Mobile people, approached as the 'migrant', the 'nomad' or the 'traveller,' are said to characterize a world that was no longer configured by bounded ways of being. More recently, in the name of identifying and respecting difference, some anthropologists have returned to studying discrete and persistent ontologies, often minimizing globe-spanning forces of dispossession. The study of power and contestation through struggle, denial and flight have been set aside rather than linked to the emergence of political subjectivities that respond to, reshape, and reconstitute differential relations of power.

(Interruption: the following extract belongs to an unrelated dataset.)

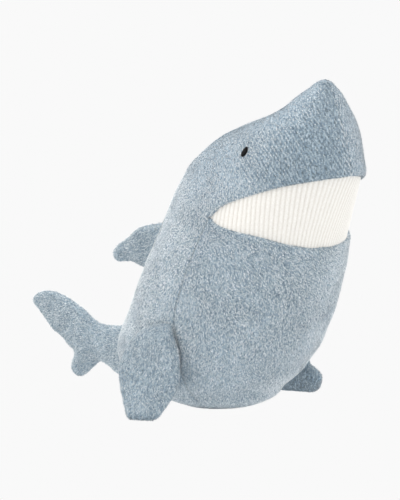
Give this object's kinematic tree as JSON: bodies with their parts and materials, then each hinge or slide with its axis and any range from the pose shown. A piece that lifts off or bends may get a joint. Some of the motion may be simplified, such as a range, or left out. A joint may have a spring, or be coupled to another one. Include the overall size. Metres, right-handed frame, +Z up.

In the face of realities of hundreds of thousands of people on the move through the dispossessive forces of war, deportation, expulsion from ancestral lands, urban regeneration, and resurgent ethno-religious nationalisms, this panel calls for ways to build an analytical framework that can address contemporary multiple struggles against displacement through the lens of political subjectivities. This approach facilitates explorations of the political meanings of rights, processes of multiple emplacements and claims to belonging and social citizenship for transnational subjects. Analytical attention is paid to the right to settle as well as the right to move and the basis for social solidarities that may link people to localities and across borders.